**Task to carry out:** Using the listing beneath this task, count the lines with the word "code" and write only the result.

**Available data:**

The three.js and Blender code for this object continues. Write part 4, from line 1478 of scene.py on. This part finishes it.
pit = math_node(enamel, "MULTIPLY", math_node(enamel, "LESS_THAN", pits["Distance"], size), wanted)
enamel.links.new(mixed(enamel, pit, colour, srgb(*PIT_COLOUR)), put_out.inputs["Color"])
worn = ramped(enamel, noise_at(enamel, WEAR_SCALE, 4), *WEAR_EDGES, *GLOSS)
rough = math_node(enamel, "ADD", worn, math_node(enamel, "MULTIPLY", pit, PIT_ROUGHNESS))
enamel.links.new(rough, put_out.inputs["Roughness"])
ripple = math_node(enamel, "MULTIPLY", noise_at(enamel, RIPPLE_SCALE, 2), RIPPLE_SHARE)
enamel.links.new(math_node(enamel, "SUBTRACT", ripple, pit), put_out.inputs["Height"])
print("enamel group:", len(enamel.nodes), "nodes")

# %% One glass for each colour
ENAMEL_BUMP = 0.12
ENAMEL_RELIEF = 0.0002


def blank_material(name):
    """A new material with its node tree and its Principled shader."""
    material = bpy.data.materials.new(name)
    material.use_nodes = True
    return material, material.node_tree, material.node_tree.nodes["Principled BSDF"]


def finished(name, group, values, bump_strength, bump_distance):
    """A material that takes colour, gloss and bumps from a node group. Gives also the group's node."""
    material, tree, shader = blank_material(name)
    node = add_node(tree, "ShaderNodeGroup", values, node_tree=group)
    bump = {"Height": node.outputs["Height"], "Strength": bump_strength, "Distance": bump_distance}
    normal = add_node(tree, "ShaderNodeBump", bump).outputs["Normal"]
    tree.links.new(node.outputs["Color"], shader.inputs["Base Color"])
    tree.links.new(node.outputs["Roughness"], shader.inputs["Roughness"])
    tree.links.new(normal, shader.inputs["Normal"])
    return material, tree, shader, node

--

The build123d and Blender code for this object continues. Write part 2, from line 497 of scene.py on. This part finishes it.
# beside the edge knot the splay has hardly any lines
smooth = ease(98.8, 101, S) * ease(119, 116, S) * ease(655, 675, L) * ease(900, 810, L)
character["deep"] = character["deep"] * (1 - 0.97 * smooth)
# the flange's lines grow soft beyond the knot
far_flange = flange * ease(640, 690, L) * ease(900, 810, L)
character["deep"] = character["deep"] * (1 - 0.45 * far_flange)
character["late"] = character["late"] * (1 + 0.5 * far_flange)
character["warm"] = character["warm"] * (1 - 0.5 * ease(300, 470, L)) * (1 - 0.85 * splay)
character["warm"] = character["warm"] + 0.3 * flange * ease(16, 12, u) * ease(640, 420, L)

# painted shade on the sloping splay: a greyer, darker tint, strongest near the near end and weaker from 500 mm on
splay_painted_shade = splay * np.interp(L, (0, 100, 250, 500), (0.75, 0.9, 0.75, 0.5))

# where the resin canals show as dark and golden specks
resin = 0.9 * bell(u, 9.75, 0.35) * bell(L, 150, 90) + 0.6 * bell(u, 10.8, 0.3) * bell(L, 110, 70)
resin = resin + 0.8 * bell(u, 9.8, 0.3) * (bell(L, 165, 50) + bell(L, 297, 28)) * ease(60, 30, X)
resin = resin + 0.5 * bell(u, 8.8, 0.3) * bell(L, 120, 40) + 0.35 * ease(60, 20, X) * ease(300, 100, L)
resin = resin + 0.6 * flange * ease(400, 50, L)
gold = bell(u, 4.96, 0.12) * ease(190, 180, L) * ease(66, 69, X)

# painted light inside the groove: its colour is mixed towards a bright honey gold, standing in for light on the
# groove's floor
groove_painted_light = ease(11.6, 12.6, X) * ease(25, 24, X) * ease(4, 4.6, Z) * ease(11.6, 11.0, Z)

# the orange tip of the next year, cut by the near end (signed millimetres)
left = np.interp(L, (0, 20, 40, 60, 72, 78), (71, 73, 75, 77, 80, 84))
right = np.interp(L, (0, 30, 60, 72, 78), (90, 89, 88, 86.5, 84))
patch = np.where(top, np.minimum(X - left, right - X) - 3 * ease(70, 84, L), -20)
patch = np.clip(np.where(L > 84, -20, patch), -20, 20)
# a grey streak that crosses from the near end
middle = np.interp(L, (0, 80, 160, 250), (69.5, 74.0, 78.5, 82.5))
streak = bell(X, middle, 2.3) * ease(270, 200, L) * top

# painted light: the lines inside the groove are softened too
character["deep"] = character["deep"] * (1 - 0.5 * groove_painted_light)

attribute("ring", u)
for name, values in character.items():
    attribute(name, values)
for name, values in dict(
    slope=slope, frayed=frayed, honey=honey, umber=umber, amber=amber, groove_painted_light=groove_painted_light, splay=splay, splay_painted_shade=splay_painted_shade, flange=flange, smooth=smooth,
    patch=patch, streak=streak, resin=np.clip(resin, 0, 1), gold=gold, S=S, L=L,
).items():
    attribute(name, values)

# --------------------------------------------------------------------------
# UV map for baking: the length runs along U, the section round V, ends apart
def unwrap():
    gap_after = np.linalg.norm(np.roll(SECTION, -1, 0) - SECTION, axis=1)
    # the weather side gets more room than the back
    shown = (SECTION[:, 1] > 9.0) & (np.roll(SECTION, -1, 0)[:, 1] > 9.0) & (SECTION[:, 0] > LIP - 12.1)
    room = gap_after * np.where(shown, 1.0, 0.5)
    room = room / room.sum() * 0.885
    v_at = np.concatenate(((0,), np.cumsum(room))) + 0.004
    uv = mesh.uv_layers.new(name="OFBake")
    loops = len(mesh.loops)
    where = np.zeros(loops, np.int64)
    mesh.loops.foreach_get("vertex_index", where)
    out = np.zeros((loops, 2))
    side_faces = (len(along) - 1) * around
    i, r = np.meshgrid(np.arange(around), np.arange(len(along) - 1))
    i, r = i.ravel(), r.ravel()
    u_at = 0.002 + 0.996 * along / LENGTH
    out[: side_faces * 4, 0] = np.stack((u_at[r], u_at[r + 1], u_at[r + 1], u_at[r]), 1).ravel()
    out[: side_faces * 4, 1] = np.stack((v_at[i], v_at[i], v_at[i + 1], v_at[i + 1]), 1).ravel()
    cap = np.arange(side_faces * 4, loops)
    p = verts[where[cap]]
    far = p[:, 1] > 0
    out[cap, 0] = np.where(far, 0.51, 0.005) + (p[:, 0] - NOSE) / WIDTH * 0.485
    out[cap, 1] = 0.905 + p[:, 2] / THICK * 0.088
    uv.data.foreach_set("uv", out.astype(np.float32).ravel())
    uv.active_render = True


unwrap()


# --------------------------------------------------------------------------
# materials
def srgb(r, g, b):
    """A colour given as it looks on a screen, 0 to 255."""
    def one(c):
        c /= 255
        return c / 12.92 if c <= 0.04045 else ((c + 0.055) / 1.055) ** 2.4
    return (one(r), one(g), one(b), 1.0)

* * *

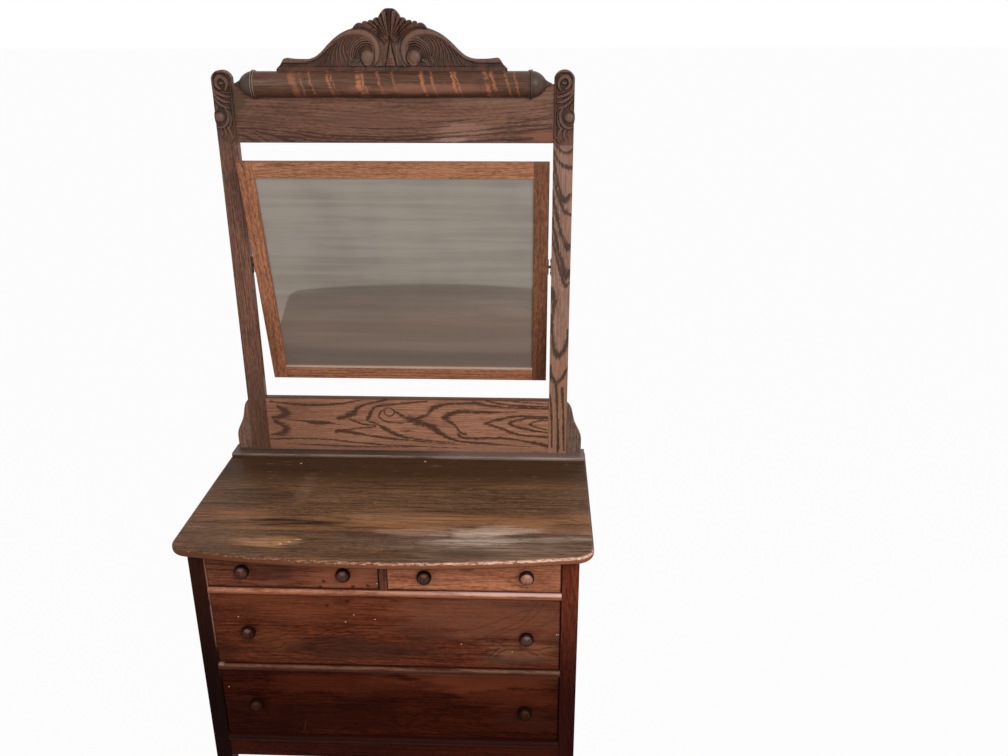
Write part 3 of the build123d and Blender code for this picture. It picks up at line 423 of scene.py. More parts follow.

**Task result:** 3